Developing high-performance adhesives that integrate both strength and flexibility is essential for versatile medical applications; however, achieving both properties simultaneously in a single material remains a challenge. In this study, we introduce polydopamine (PDA) into hydrogel networks to form sacrificial bonds, which consist of multiple types of noncovalent, energy-dissipating interactions under stress, allowing the material to stretch and recover without breaking. This mechanism not only enables synergistic interactions that enhance both strength and extensibility but also allows for rapid and robust adhesion to various tissue interfaces, effectively sealing defects and stopping bleeding in models of tail, liver, and heart injuries. Additionally, the hydrogels demonstrate excellent antibacterial properties, biocompatibility, and in situ macrophage modulation.

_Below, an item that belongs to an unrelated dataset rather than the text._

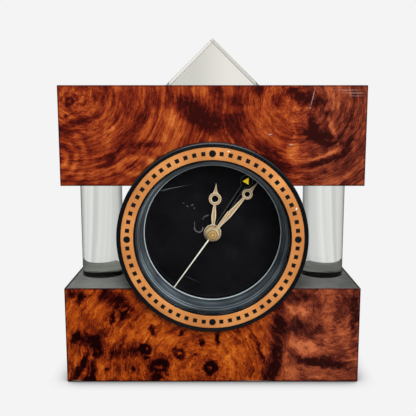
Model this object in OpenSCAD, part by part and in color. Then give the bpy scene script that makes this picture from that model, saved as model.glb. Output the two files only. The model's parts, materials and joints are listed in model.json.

In both rat and pig injury models, the hydrogel adhesives efficiently close wounds and accelerate healing. These findings underscore the significant potential of these sacrificially bonded hydrogels for surgical applications, including hemostatic sealing, infection prevention, and sutureless wound closure. Additionally, they could also serve as bioelectronics interfacing materials, enabling the recording and stimulation of physiological activities.

Keywords: adhesive hydrogel; antibacterial; biointerfaces; hemostasis; wound healing.